The secret of “The Avengers” is that it is a snappy little dialogue comedy dressed up as something else, that something else being a giant A.T.M. for Marvel and its new studio overlords, the Walt Disney Company. At times — when various members of a game and nimble cast amble in and out of the glassy, metallic chambers of a massive flying aircraft carrier, cracking wise, rolling eyes and occasionally throwing a punch — the movie has some of the easygoing charm of “Rio Bravo,” Howard Hawks’s great, late western in which John Wayne, Angie Dickinson, Dean Martin and Ricky Nelson did a lot of talking on their way to a big and not-all-that-interesting shootout.

The difference is that, in keeping with the imperatives of global franchise entertainment, the big shootout in “The Avengers” must be enormous, of a scale and duration that obliterates everything else. A hole opens in the sky, disgorging metallic warriors on Jet Skis and big snakey things that inflict serious digital damage on the Manhattan skyline. Before that there are similarly overdone combat sequences. None of them matches, in cinematic wit or visceral surprise, a sucker punch landed by the Hulk on Thor’s lantern jaw or a cartoonish smackdown delivered by that same angry green fellow on Loki, Thor’s adoptive brother and this episode’s main villain.

Loki (Tom Hiddleston), a disgraced Asgardian princeling with a spear and magic helmet, is after the tesseract, a glowing blue cube of pure energy. With the help of a couple of brainwashed turncoats, Loki has pried it away from Nick Fury (Samuel L. Jackson), a world-government spymaster with a lot of semi-secret projects up his sleeve. He assembles a team to get it back, consisting of the guys we’ve seen in the other movies (including Clark Gregg as Agent Coulson, the series’s hardest-working nonsuperhero and its most reliable comic asset), as well as Ms. Johansson’s Black Widow. Eventually Jeremy Renner’s Hawkeye joins up too, mostly to glower and shoot a lot of arrows.

Mr. Jackson, with an eye patch and his well-practiced bellow, is more master of ceremonies than mission commander, and under his watch the Avengers indulge in some Rat Pack-y horsing around. Captain America (Chris Evans) is teased for being an out-of-touch old-timer, Thor for being a longhaired deity from another planet. Tony Stark (Robert Downey Jr.) is his usual mischievous playboy self, distinguishable from Sherlock Holmes at this point thanks only to his accent and the brief presence of Gwyneth Paltrow in his penthouse.
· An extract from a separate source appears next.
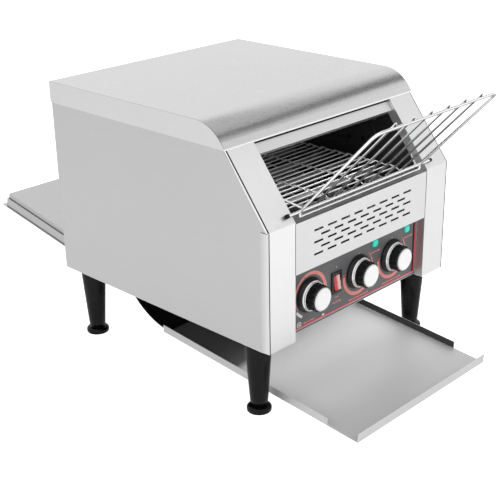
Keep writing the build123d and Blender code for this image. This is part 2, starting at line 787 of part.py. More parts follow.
def make_knob_trim(x):
    """The knob's bright ring and end cap, and the spindle behind it that it turns."""
    ring_back = knob_back - knob_skirt - knob_shoulder
    ring = RegularPolygon(knob_shoulder_radius, knob_sides) - RegularPolygon(
        knob_grip_radius + running_gap, knob_sides, major_radius=False)
    cap = facing(Pos(x, knob_z) * RegularPolygon(knob_cap_radius, knob_sides), knob_front - knob_cap, knob_front)
    spindle = facing(Pos(x, knob_z) * RegularPolygon(spindle_radius, 12), knob_back, regulator_front)
    return joined([facing(Pos(x, knob_z) * ring, ring_back - knob_ring, ring_back), cap, spindle])


regulator_front = panel_recess + fascia_sheet + casing_sheet + seam


def make_regulators():
    """The three rotary regulators behind the control panel."""
    back = regulator_front + regulator[2]
    return joined([block((x - regulator[0] / 2, x + regulator[0] / 2), (regulator_front, back),
                         (knob_z - regulator[1] / 2, knob_z + regulator[1] / 2)) for x in knob_x])


rocker_axis = panel_recess + 1.0


def make_rocker_housing():
    """The frame and case of the power switch."""
    bezel = Rectangle(rocker_case[0] + 2 * rocker_bezel, rocker_case[1] + 2 * rocker_bezel)
    well = Rectangle(rocker_size[0] + 2 * seam, rocker_size[1] + 2 * seam)
    place = Pos(rocker_x, rocker_z)
    frame = facing(place * bezel, panel_recess - 2.2, panel_recess)
    case = facing(place * Rectangle(*rocker_case), panel_recess, panel_recess + rocker_case_depth)
    return frame + case - facing(place * well, panel_recess - 5, panel_recess + rocker_case_depth / 2)


def make_rocker():
    """The rocker, at rest with its lower half standing out."""
    reach = rocker_size[1] / 2 - 1.8
    rise = reach * math.tan(math.radians(rocker_tilt))
    crown = rocker_axis - 4.0
    x0, x1 = rocker_x - rocker_size[0] / 2, rocker_x + rocker_size[0] / 2
    z = rocker_z
    return across([(crown + rise, z + reach), (crown, z), (crown - rise, z - reach),
                   (rocker_axis + 1, z - reach), (rocker_axis + 4, z - 4),
                   (rocker_axis + 4, z + 4), (rocker_axis + 3.5, z + reach)], x0, x1)


def make_lamps():
    """The two indicator lamps, with bevelled corners."""
    lamps = []
    for x in lamp_x:
        lens = Pos(x, lamp_z) * chamfer(Rectangle(*lamp_size).vertices(), lamp_corner)
        stem = Pos(x, lamp_z) * Rectangle(lamp_stem, lamp_stem)
        lamps.append(facing(lens, panel_recess - lamp_height, panel_recess)
                     + facing(stem, panel_recess, panel_recess + lamp_stem_length))
    return joined(lamps)


# ---- drive, fan and electrics ----
fan_size = 80.0
fan_centre = (0.0, 120.0)
fan_radius = fan_size / 2 - 2
fan_depth = 25.0
fan_slot_pitch = 9.0
fan_blades = 5
fan_low = body_bottom + casing_sheet + chamber_sheet
fan_hub = 14.0
gland_inset = 24.0           # from the machine's left side
gland_place = (gland_inset - half, 172.0)
gland_radius = 5.5
gland_bore = 3.6
gear_box = (62.0, 58.0, 14.0)
gear_motor = (17.0, 18.0)    # radius and length
gear_ear = (10.0, 8.0)       # how far it stands out, and half its height
terminal_block = (18.0, 36.0, 18.0)
terminal_inset = (16.0, 82.0)    # from the machine's left side and its back
terminal_x = terminal_inset[0] - half
terminal_y = body_depth - terminal_inset[1]


def make_gear_motor():
    """The gear box on the drive shaft's bearing, with its motor behind it."""
    near = bearing_end + seam
    width, height, thick = gear_box
    gears = block((near, near + thick), (belt_back - width / 2, belt_back + width / 2),
                  (shaft_z - height / 2, shaft_z + height / 2))
    motor = Pos(near + thick, belt_back, shaft_z) * extrude(
        Plane.YZ * RegularPolygon(gear_motor[0], 20), amount=gear_motor[1])
    ear = Pos(0, 0, shaft_z) * block((chamber_half + chamber_sheet + running_gap, near + 2),
                                     (width / 2, width / 2 + gear_ear[0]), (-gear_ear[1], gear_ear[1]))
    ears = Pos(0, belt_back, 0) * (ear + mirror(ear, about=Plane.XZ))
    bore = RegularPolygon(journal_radius + running_gap, journal_sides, major_radius=False)
    socket = Pos(near - 1, belt_back, shaft_z) * extrude(Plane.YZ * bore, amount=drive_reach + 1)
    return gears + motor + ears - socket


def make_fan_frame():
    """The square frame of the cooling fan, with its spider and axle."""
    x, y = fan_centre
    middle, top = fan_low + fan_depth / 2, fan_low + fan_depth - 1.5
    opening = Pos(0, 0, fan_low - 1) * extrude(RegularPolygon(fan_radius, 24), amount=fan_depth + 2)
    frame = Pos(0, 0, middle) * Box(fan_size, fan_size, fan_depth) - opening
    arms = Pos(0, 0, top) * (Box(fan_size - 2, 6, 3) + Box(6, fan_size - 2, 3))
    axle_foot = fan_low + 6
    axle = Pos(0, 0, axle_foot) * extrude(RegularPolygon(1.5, 8), amount=top - axle_foot)
    return Pos(x, y, 0) * (frame + arms + axle)


def make_fan_rotor():
    """The fan's hub with its twisted blades."""
    x, y = fan_centre
    low, high = fan_low + 3, fan_low + fan_depth - 5
    hub = Pos(0, 0, low) * extrude(RegularPolygon(fan_hub, 20), amount=high - low)
    blade_length = fan_radius - fan_hub - 1.5
    blade = Pos(fan_hub - 1 + blade_length / 2, 0, (low + high) / 2) * Rot(X=38) * Box(
        blade_length, 2, high - low - 2)
    rotor = hub
    for i in range(fan_blades):
        rotor += Rot(Z=i * 360 / fan_blades) * blade
    bore = Pos(0, 0, low + 2) * extrude(RegularPolygon(1.8, 8), amount=high - low)
    return Pos(x, y, 0) * (rotor - bore)


def make_terminal_block():
    """The block where the supply wires end, on the base plate."""
    low = body_bottom + casing_sheet + chamber_sheet
    width, depth, height = terminal_block
    body = block((terminal_x, terminal_x + width), (terminal_y, terminal_y + depth), (low, low + height))
    for i in range(3):
        place = terminal_y + depth / 2 + (i - 1) * 11
        body -= block((terminal_x + 5, terminal_x + width - 5), (place - 4, place + 4),
                      (low + height - 4, low + height + 1))
    return body


def make_gland():
    """The cable inlet in the rear panel, with no cable in it."""
    x, z = gland_place
    outline = Pos(x, z) * RegularPolygon(gland_radius, 16)
    bore = Pos(x, z) * RegularPolygon(gland_bore, 16)
    body = facing(outline, body_depth - casing_sheet - 7, body_depth + 9)
    nut = facing(Pos(x, z) * RegularPolygon(gland_radius + 2.5, 6), body_depth, body_depth + 5)
    return body + nut - facing(bore, body_depth - 20, body_depth + 20)


# ---- the machine ----
def build():
    parts["top_cover"] = make_lid()
    right_panel = make_side_panel()
    parts["right_side_panel"] = right_panel
    parts["left_side_panel"] = mirrored(right_panel)
    right_column = make_column()
    parts["right_front_column"] = right_column
    parts["left_front_column"] = mirrored(right_column)
    parts["front_lintel"] = make_lintel()
    parts["front_vent_panel"] = make_vent_panel()
    parts["control_panel"] = make_control_panel()
    parts["control_fascia"] = make_fascia()
    parts["base_plate"] = make_base_plate()
    parts["rear_panel"] = make_rear_panel()
    right_wall = make_chamber_wall()
    parts["right_chamber_wall"] = right_wall
    parts["left_chamber_wall"] = mirrored(right_wall)
    parts["heat_shield"] = make_heat_shield()
    parts["upper_reflector"] = make_reflector()
    parts["upper_heater_tubes"] = make_heaters(upper_heater_z)
    parts["lower_heater_tubes"] = make_heaters(lower_heater_z)
    parts["heater_holders"] = make_holders()
    parts["toast_chute"] = make_chute()
    parts["bread_tray"] = make_bread_tray()
    parts["rear_shelf_top"] = make_shelf_top()
    parts["rear_shelf_tray"] = make_shelf_tray()

    leg, foot = make_leg(), make_foot()
    for name, (x, y) in zip(("front_left", "front_right", "rear_left", "rear_right"), leg_places()):
        parts[name + "_leg"] = Pos(x, y, 0) * leg
        parts[name + "_foot"] = Pos(x, y, 0) * foot

    make_belt()
    parts["idler_shaft"] = make_shaft(belt_front, bearing_end)
    parts["drive_shaft"] = make_shaft(belt_back, bearing_end + drive_reach)
    parts["idler_sprockets"] = make_sprockets(belt_front)
    parts["drive_sprockets"] = make_sprockets(belt_back)
    parts["shaft_bearings"] = make_bearings()
    parts["gear_motor"] = make_gear_motor()
    parts["fan_frame"] = make_fan_frame()
    parts["fan_rotor"] = make_fan_rotor()

    for name, x in zip(knob_names, knob_x):
        parts[name] = make_knob(x)
        parts[name + "_trim"] = make_knob_trim(x)
    parts["heat_regulators"] = make_regulators()
    parts["power_switch_housing"] = make_rocker_housing()
    parts["power_rocker"] = make_rocker()
    parts["indicator_lamps"] = make_lamps()
    parts["terminal_block"] = make_terminal_block()
    parts["cable_gland"] = make_gland()
    parts["feed_rack"] = make_rack()
    parts["feed_rack_caps"] = make_rack_caps()


def export():
    """Write one file per piece, about an origin under the middle of the machine."""
    os.makedirs("parts", exist_ok=True)
    boxes = [piece.bounding_box() for piece in parts.values()]
    front = min(box.min.Y for box in boxes)
    back = max(box.max.Y for box in boxes)
    middle = (front + back) / 2
    for name, piece in parts.items():
        export_step(Pos(0, -middle, 0) * piece, f"parts/{name}.step")
    print(f"{len(parts)} pieces, column faces at y = {-middle:.4f}, box {back - front:.2f} deep")


build()
export()
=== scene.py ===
"""Looks of the conveyor toaster: materials, fine shapes, light and camera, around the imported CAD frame."""

import math

import bmesh
import bpy
from mathutils import Matrix, Vector


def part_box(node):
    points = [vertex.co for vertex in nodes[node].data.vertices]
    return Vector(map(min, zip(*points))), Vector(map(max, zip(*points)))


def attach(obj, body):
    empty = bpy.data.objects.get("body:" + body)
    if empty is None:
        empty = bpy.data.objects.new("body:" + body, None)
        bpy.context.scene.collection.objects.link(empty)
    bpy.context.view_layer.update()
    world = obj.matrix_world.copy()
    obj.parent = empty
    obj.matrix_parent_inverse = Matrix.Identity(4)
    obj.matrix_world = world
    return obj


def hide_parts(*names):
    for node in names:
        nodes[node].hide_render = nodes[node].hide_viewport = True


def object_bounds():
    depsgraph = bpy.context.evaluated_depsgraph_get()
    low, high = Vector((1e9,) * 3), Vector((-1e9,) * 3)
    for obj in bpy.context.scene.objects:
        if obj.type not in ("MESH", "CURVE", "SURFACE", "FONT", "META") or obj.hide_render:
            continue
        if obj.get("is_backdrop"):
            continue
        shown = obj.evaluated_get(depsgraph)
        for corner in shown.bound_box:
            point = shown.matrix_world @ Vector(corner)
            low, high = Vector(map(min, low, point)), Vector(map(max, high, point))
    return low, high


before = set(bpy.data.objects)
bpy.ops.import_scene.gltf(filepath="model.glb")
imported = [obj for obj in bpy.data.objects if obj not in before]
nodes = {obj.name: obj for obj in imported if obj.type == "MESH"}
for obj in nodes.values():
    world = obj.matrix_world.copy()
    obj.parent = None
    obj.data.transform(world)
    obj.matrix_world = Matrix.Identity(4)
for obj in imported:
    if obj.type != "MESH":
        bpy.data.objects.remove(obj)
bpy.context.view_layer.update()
scene = bpy.context.scene

X, Y, Z = 0, 1, 2
MM = 0.001
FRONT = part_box("left_front_column")[0].y / MM      # y of the column faces, in the row frame


def mm(x, y, z):
    """A point given in millimetres from the column faces, the middle plane and the floor, in metres."""
    return Vector((x * MM, (FRONT + y) * MM, z * MM))


def span(node, axis):
    """A node's lowest and highest place along an axis, in millimetres as mm() takes them."""
    return [corner[axis] / MM - (FRONT if axis == Y else 0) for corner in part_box(node)]


def middle(node):
    """The middle of a node's box, (x, y, z), in millimetres as mm() takes them."""
    return [sum(span(node, axis)) / 2 for axis in (X, Y, Z)]


# Sizes and places in millimetres, as mm() takes them.
SLOPE_FOOT, SLOPE_TOP = (0.0, 262.3), (68.2, 350.0)   # side view of the columns' sloping face, (y, z)
SLOPE = math.atan2(SLOPE_TOP[1] - SLOPE_FOOT[1], SLOPE_TOP[0] - SLOPE_FOOT[0])
SLOPE_LENGTH = (SLOPE_TOP[0] - SLOPE_FOOT[0]) / math.cos(SLOPE)
LID_HALF = span("top_cover", X)[1]
TRAY_HALF = span("bread_tray", X)[1]
COLUMN_INNER, COLUMN_OUTER = span("right_front_column", X)
PANEL_LOW, PANEL_TOP = span("front_vent_panel", Z)
STRIP = 13.0                # depth of the side panels' bent front strip
SHADED_FROM = 122.5        # y where the painted shade on the tray's rear begins
ROCKER_X, _, ROCKER_Z = middle("power_rocker")


def on_slope(up, out):
    """A (y, z) point of the columns' sloping face, up along it from its foot and out from it."""
    return (up * math.cos(SLOPE) - out * math.sin(SLOPE),
            SLOPE_FOOT[1] + up * math.sin(SLOPE) + out * math.cos(SLOPE))


# ---- materials ----
EVEN, ALONG_X, ALONG_Y, ALONG_Z = (1, 1, 1), (0.02, 1, 1), (1, 0.02, 1), (1, 1, 0.02)   # stretch of a noise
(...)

The newcomer — and every intellectual’s favorite comic-book-based movie character from now on — is Mark Ruffalo as Bruce Banner, a mopey, hesitant genius who turns large and green when angry.

“I’m always angry,” he says at one point, and while “The Avengers” is hardly worth raging about, its failures are significant and dispiriting. The light, amusing bits cannot overcome the grinding, hectic emptiness, the bloated cynicism that is less a shortcoming of this particular film than a feature of the genre. Mr. Whedon’s playful, democratic pop sensibility is no match for the glowering authoritarianism that now defines Hollywood’s comic-book universe. Some of the rebel spirit of Mr. Whedon’s early projects “Buffy the Vampire Slayer,” “Firefly” and “Serenity” creeps in around the edges but as detail and decoration rather than as the animating ethos.
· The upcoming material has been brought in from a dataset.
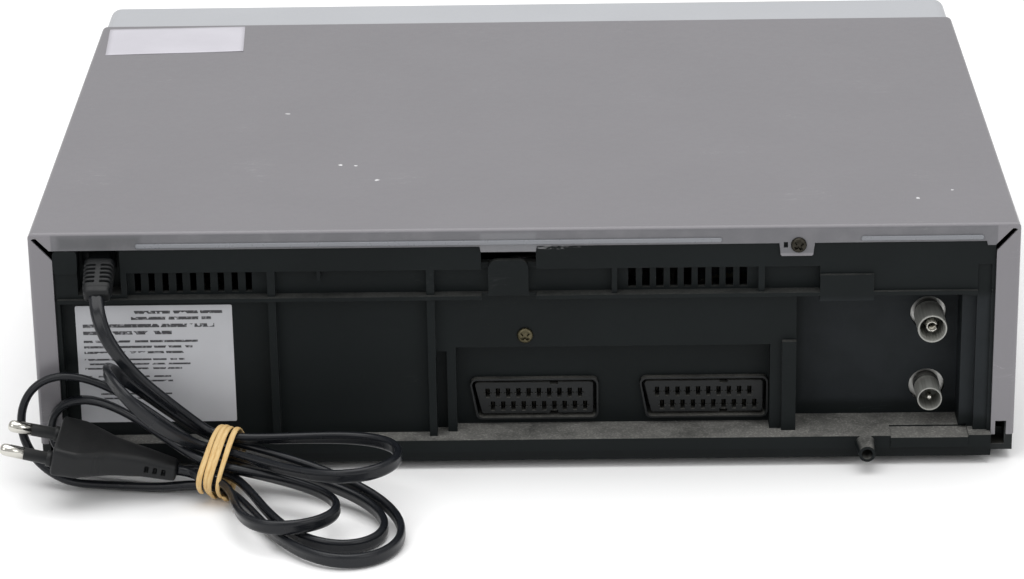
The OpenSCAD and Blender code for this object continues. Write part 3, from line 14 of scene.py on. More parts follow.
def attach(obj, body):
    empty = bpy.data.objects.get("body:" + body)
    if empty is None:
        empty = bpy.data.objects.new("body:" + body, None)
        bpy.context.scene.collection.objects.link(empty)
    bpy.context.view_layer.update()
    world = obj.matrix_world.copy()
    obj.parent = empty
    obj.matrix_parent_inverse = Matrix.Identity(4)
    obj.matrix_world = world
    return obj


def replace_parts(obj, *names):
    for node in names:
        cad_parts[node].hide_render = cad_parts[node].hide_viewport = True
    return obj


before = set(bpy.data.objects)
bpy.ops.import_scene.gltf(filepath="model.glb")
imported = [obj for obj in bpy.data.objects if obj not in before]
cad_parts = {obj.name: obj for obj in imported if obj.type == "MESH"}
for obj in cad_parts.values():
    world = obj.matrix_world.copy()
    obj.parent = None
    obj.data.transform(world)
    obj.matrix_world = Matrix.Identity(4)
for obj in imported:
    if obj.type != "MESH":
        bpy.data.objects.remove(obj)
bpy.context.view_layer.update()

“I aim to misbehave,” Malcolm Reynolds famously said in “Serenity.” But for all their maverick swagger, the Avengers are dutiful corporate citizens, serving a conveniently vague set of principles. Are they serving private interests, big government, their own vanity, or what? It hardly matters, because the true guiding spirit of their movie is Loki, who promises to set the human race free from freedom and who can be counted on for a big show wherever he goes. In Germany he compels a crowd to kneel before him in mute, terrified awe, and “The Avengers,” which

recently opened there to huge box office returns, expects a similarly submissive audience here at home. The price of entertainment is obedience.

“Marvel’s The Avengers” is rated PG-13. Blam. Splat. Kapow. Mostly bloodless.

Marvel’s The Avengers

Opens on Friday nationwide.

Directed by Joss Whedon; written by Mr. Whedon, based on a story by Mr. Whedon and Zak Penn; director of photography, Seamus McGarvey; edited by Jeffrey Ford and Lisa Lassek; music by Alan Silvestri; production design by James Chinlund; costumes by Alexandra Byrne; special effects supervisor, Dan Sudick; visual effects supervisor, Janek Sirrs; produced by Kevin Feige; released by Marvel Studios and Paramount Pictures. Running time: 2 hours 22 minutes.
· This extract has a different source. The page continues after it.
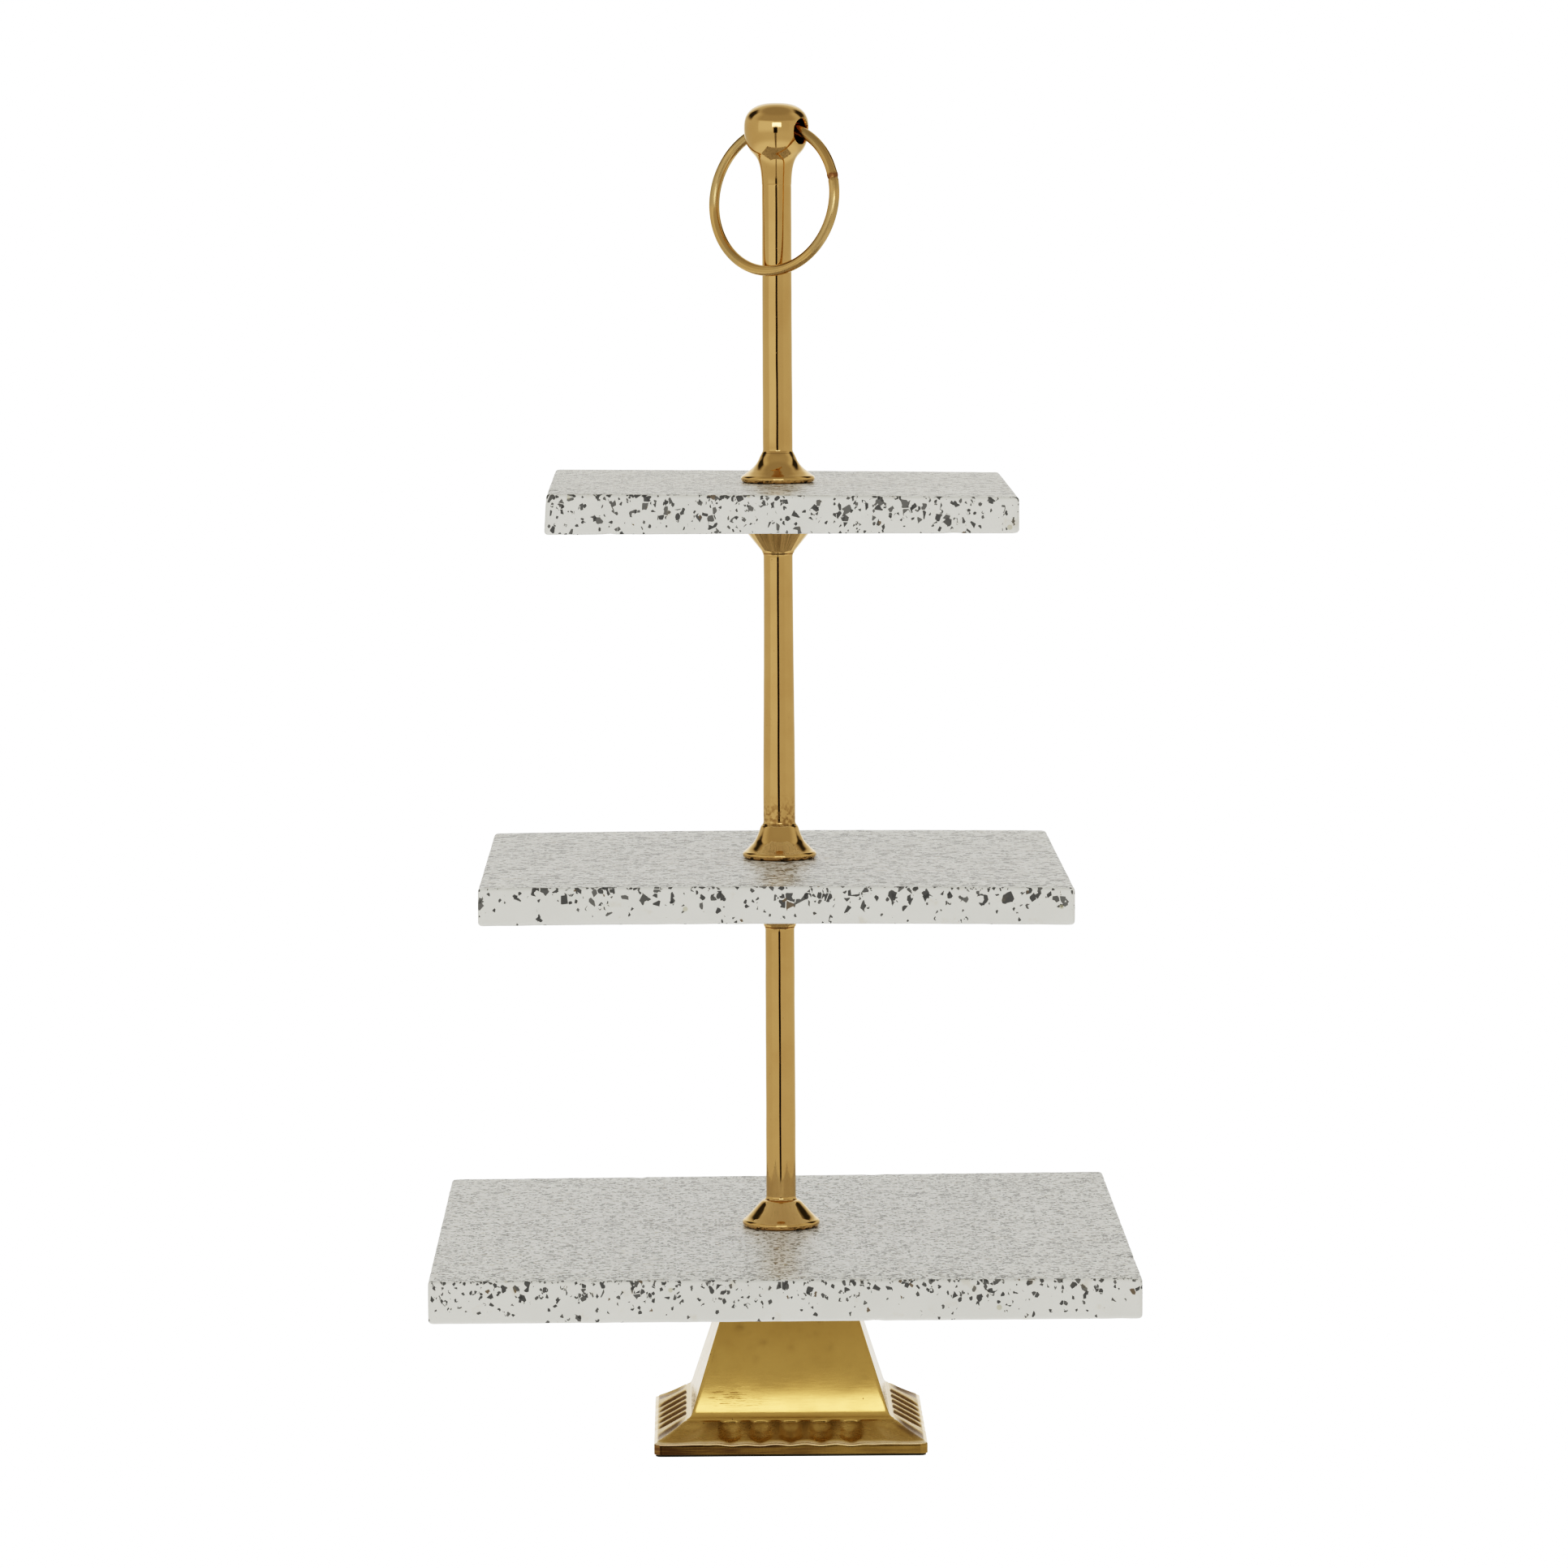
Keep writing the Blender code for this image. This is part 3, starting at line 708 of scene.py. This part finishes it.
def liftingRing():
    # the CAD wire's own points give the ring's centre, plane and size
    shape = ringShape
    spots = [vertex.co / mm for vertex in frame["nodes"]["lifting_ring"].data.vertices]
    centre = sum(spots, Vector()) / len(spots)
    along = hingeLine if hingeLine.x > 0 else -hingeLine
    facing = along.cross((hingeAt - centre) - along * (hingeAt - centre).dot(along)).normalized()
    upward = facing.cross(along)
    reach = max((spot - centre).dot(along) for spot in spots)
    wire = max((spot - centre).dot(facing) for spot in spots)
    ringR = reach - wire
    weldAt = math.radians(shape["weldAt"])
    loops = []
    weld = []
    for i in range(shape["steps"]):
        turn = math.tau * i / shape["steps"]
        outward = along * math.cos(turn) + upward * math.sin(turn)
        waver = Vector((math.cos(turn), math.sin(turn), 0))
        off = math.degrees(turn - weldAt)
        near = math.exp(-(off / 3.4) ** 2)
        thick = wire - 0.03 + shape["waver"] * noise.noise(waver * 4) * 0.5
        thick += shape["weldBulge"] * near - shape["weldNotch"] * math.exp(-((off + 2.0) / 0.9) ** 2)
        path = centre + outward * (ringR + shape["stray"] * noise.noise(waver * 1.7) * 0.5)
        loop = []
        for j in range(shape["round"]):
            roll = math.tau * j / shape["round"]
            loop.append(path + (outward * math.cos(roll) + facing * math.sin(roll)) * thick)
            weld.append(math.exp(-((off + 0.5) / 3.6) ** 2))
        loops.append(loop)
    piece = skin("lifting_ring_wire", loops, ringFinish(), marks={"weld": weld})
    hang(piece, "ring", "polished_brass", "lifting_ring")


liftingRing()
print("ring bent")


# cast foot: heights above the table and half widths, in mm
footShape = {
    "half": 60.3, "rimTop": 5.9, "crease": 46.7, "creaseHigh": 13.5, "cornerOut": 2.5, "cornerIn": 1.1,
    "neckTop": 24.8, "neckLow": 13.9, "slope": 0.318,
    "cove": 2.3, "coveHigh": 0.55,      # how far the neck spreads where it meets the band
    "flutes": 5, "pitch": 13.2, "fluteHalf": 5.3, "fluteDeep": 2.1, "fluteEnd": 6.6, "fluteRound": 1.4,
    "scoopDeep": 1.2, "scoopRim": 42.4, "scoopCrease": 35.8, "wave": 0.55,
    "wall": 4.5, "plate": 5.0, "stray": 0.045,
    "steps": 120, "arcSteps": 6, "bandSteps": 30, "neckSteps": 40,
}


footLook = {
    "colour": (0.585, 0.42, 0.175), "deep": (0.545, 0.385, 0.155), "band": (0.50, 0.38, 0.20),
    # the first two colours on the next line are painted shade: on the ridge tops between the middle
    # flutes and in the flutes of the left and right sides
    "ridgeShade": (0.27, 0.19, 0.085), "sideFluteShade": (0.19, 0.12, 0.07), "mottle": (0.44, 0.28, 0.12),
    # on the next line: the first colour darkens the rim, most at its left end; the second is a painted
    # highlight for the rim's top edge
    "rimDark": (0.26, 0.15, 0.09), "worn": (0.93, 0.80, 0.62), "mark": (0.12, 0.07, 0.03),
    "rough": 0.09, "bandRough": 0.16,
    "scratched": (-34, -8, 19, 28),     # left, right, low and high end of the scratched patch, in mm
}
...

WITH: Robert Downey Jr. (Tony Stark/Iron Man), Chris Evans (Steve Rogers/Captain America), Mark Ruffalo (Bruce Banner/the Hulk), Chris Hemsworth (Thor), Scarlett Johansson (Natasha Romanoff/Black Widow), Jeremy Renner (Clint Barton/Hawkeye), Tom Hiddleston (Loki), Stellan Skarsgard (Professor Erik Selvig), Samuel L. Jackson (Nick Fury), Clark Gregg (Agent Phil Coulson), Cobie Smulders (Agent Maria Hill) and Gwyneth Paltrow (Pepper Potts).